» Collected data
Start

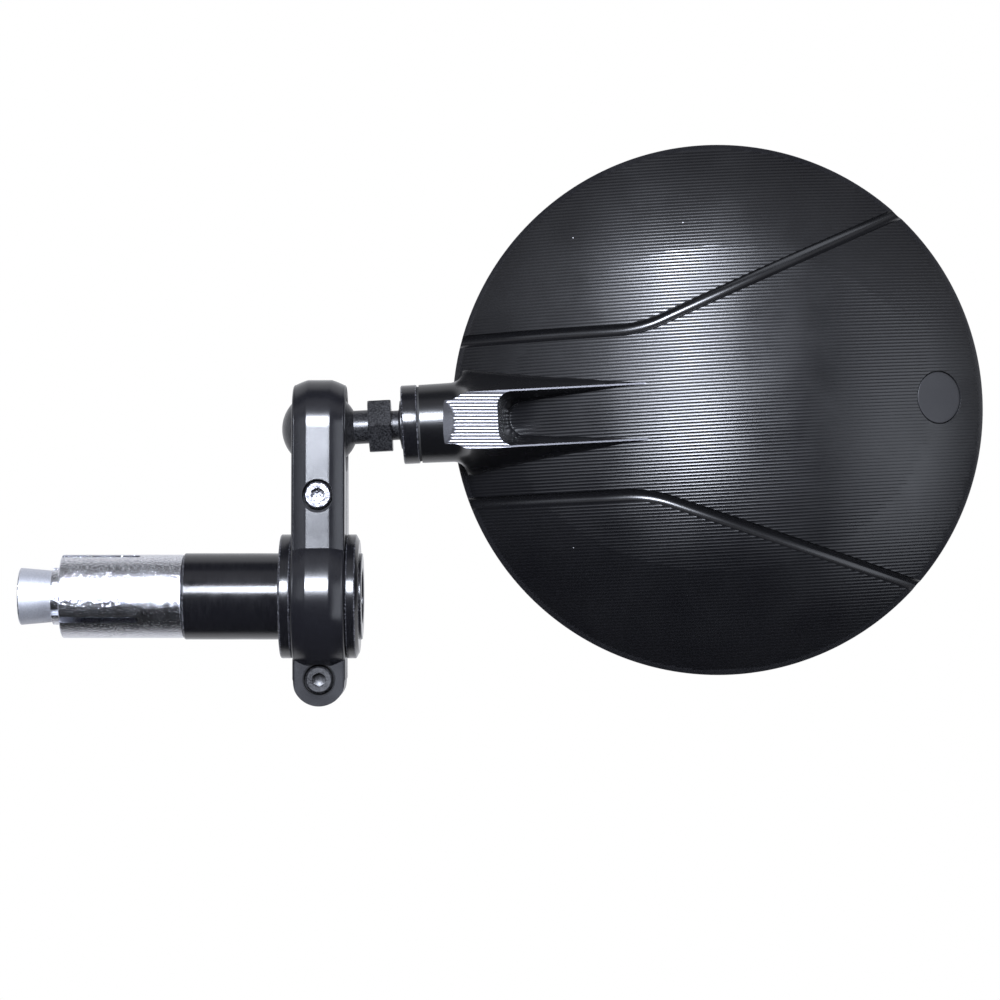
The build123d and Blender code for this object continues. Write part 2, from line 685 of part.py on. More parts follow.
with BuildPart() as mirror_head:
    middle_radius = head_radius / 2
    with BuildSketch(head_side):
        with BuildLine():
            ThreePointArc(
                (0, dome_apex),
                (middle_radius, dome_height(middle_radius)),
                (edge_radius, dome_height(edge_radius)),
            )
            Polyline(
                (edge_radius, dome_height(edge_radius)),
                (head_radius, dome_height(edge_radius) - rim_bevel),
                (head_radius, rim_back),
                (0, rim_back),
                (0, dome_apex),
            )
        make_face()
    revolve(axis=head_axis)
    # neck, flaring into the head
    with BuildSketch(stem_plan):
        with BuildLine():
            neck_face_radius = neck_diameter / 2
            neck_tail_radius = neck_face_radius + (neck_end - neck_start) * tan(radians(neck_flare))
            Polyline(
                (neck_start, 0),
                (neck_start, neck_face_radius - neck_chamfer),
                (neck_start + neck_chamfer, neck_face_radius),
                (neck_end, neck_tail_radius),
                (neck_end + neck_tail_chamfer, neck_tail_radius - neck_tail_chamfer),
                (neck_end + neck_tail_chamfer, 0),
                close=True,
            )
        make_face()
    revolve(axis=stem_axis)
    # the fork's flat runs back onto the neck
    flat_start = neck_start + fork_flat_start
    with BuildSketch(stem_side):
        with BuildLine():
            Polyline(
                (flat_start, neck_diameter),
                (flat_start, neck_face_radius),
                (flat_start + fork_scallop, fork_top),
                (neck_end + neck_diameter, fork_top),
                (neck_end + neck_diameter, neck_diameter),
                close=True,
            )
        make_face()
    extrude(amount=neck_diameter, both=True, mode=Mode.SUBTRACT)
    add(fork.part)
    # swivel bore, then the hollow behind the glass with its ledge
    with BuildSketch(stem_end.offset(neck_start)):
        Circle(collar_thread_radius + thread_clearance)
    extrude(amount=collar_thread_length, mode=Mode.SUBTRACT)
    with BuildSketch(stem_end.offset(neck_start)):
        Circle(neck_cavity_radius)
    extrude(amount=neck_cavity_end - neck_start, mode=Mode.SUBTRACT)
    inner_sphere = dome_radius - head_wall
    with BuildSketch(head_side):
        with BuildLine():
            ThreePointArc(
                (0, dome_height(0, inner_sphere)),
                (ledge_radius / 2, dome_height(ledge_radius / 2, inner_sphere)),
                (ledge_radius, dome_height(ledge_radius, inner_sphere)),
            )
            Polyline(
                (ledge_radius, dome_height(ledge_radius, inner_sphere)),
                (ledge_radius, ledge_face),
                (recess_radius, ledge_face),
                (recess_radius, rim_back),
                (0, rim_back),
                (0, dome_height(0, inner_sphere)),
            )
        make_face()
    revolve(axis=head_axis, mode=Mode.SUBTRACT)
    # seat for the badge, square to the dome
    badge_rise = badge_distance / dome_radius
    badge_normal = Vector(*stem_direction) * badge_rise + Vector(0, -1, 0) * sqrt(1 - badge_rise**2)
    badge_floor = sphere_centre + badge_normal * (dome_radius - badge_seat_depth)
    badge_plane = Plane(origin=badge_floor, x_dir=(-across_direction[0], 0, -across_direction[2]),
                        z_dir=badge_normal)
    with BuildSketch(badge_plane):
        Circle(badge_diameter / 2 + badge_gap)
    extrude(amount=2 * badge_seat_depth, mode=Mode.SUBTRACT)
    for groove_part in grooves:
        add(groove_part, mode=Mode.SUBTRACT)
save("mirror_head", mirror_head.part)

with BuildPart() as badge_disc:
    with BuildSketch(badge_plane):
        Circle(badge_diameter / 2)
    extrude(amount=badge_thickness)
save("badge_disc", badge_disc.part)


# ================================================================ glass
with BuildPart() as glass_pad:
    with BuildSketch(into_head.offset(fork_top - ledge_face)):
        Circle(glass_edge_radius)
        Circle(ledge_radius + pad_inset, mode=Mode.SUBTRACT)
    extrude(amount=pad_thickness)
save("glass_pad", glass_pad.part)

with BuildPart() as mirror_glass:
    sag = glass_radius - sqrt(glass_radius**2 - glass_edge_radius**2)
    half_radius = glass_edge_radius / 2
    half_sag = sag - (glass_radius - sqrt(glass_radius**2 - half_radius**2))
    with BuildSketch(head_side):
        with BuildLine():
            ThreePointArc(
                (0, glass_back - sag),
                (half_radius, glass_back - half_sag),
                (glass_edge_radius, glass_back),
            )
            Line((glass_edge_radius, glass_back), (glass_edge_radius, glass_back - glass_thickness))
            ThreePointArc(
                (glass_edge_radius, glass_back - glass_thickness),
                (half_radius, glass_back - glass_thickness - half_sag),
                (0, glass_back - glass_thickness - sag),
            )
            Line((0, glass_back - glass_thickness - sag), (0, glass_back - sag))
        make_face()
    revolve(axis=head_axis)
save("mirror_glass", mirror_glass.part)
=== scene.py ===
import json
from math import acos, asin, cos, pi, radians, sin, sqrt, tan

import bmesh
import bpy
from mathutils import Matrix, Vector


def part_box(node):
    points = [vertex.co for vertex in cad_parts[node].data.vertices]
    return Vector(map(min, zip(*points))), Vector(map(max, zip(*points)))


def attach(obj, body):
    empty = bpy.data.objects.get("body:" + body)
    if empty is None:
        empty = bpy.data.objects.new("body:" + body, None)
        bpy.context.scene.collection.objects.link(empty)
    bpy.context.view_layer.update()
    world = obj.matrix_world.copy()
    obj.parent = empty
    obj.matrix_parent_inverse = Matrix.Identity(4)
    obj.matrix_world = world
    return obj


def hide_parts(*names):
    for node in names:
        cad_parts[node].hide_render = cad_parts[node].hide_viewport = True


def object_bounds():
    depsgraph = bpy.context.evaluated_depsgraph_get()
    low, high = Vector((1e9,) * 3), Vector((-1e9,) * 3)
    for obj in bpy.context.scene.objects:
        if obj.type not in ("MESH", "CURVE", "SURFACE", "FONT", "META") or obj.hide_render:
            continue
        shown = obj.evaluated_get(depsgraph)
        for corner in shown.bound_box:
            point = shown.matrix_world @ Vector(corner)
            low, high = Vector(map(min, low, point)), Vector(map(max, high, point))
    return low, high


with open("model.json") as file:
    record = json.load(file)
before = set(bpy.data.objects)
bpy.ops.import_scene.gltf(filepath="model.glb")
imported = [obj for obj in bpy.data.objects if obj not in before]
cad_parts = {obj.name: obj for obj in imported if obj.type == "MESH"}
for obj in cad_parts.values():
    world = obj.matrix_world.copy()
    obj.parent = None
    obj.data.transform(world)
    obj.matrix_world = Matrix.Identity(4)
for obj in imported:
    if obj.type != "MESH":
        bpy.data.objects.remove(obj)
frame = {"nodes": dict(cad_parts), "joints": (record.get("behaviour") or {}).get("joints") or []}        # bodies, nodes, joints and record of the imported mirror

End

» Problem description
Return nothing but the lines running from the line with "glass_back - glass_thickness))" through the line with "zip(*points))), Vector(map(max, zip(*points)))", exactly as they appear.

» Expected answer
            Line((glass_edge_radius, glass_back), (glass_edge_radius, glass_back - glass_thickness))
            ThreePointArc(
                (glass_edge_radius, glass_back - glass_thickness),
                (half_radius, glass_back - glass_thickness - half_sag),
                (0, glass_back - glass_thickness - sag),
            )
            Line((0, glass_back - glass_thickness - sag), (0, glass_back - sag))
        make_face()
    revolve(axis=head_axis)
save("mirror_glass", mirror_glass.part)
=== scene.py ===
import json
from math import acos, asin, cos, pi, radians, sin, sqrt, tan

import bmesh
import bpy
from mathutils import Matrix, Vector


def part_box(node):
    points = [vertex.co for vertex in cad_parts[node].data.vertices]
    return Vector(map(min, zip(*points))), Vector(map(max, zip(*points)))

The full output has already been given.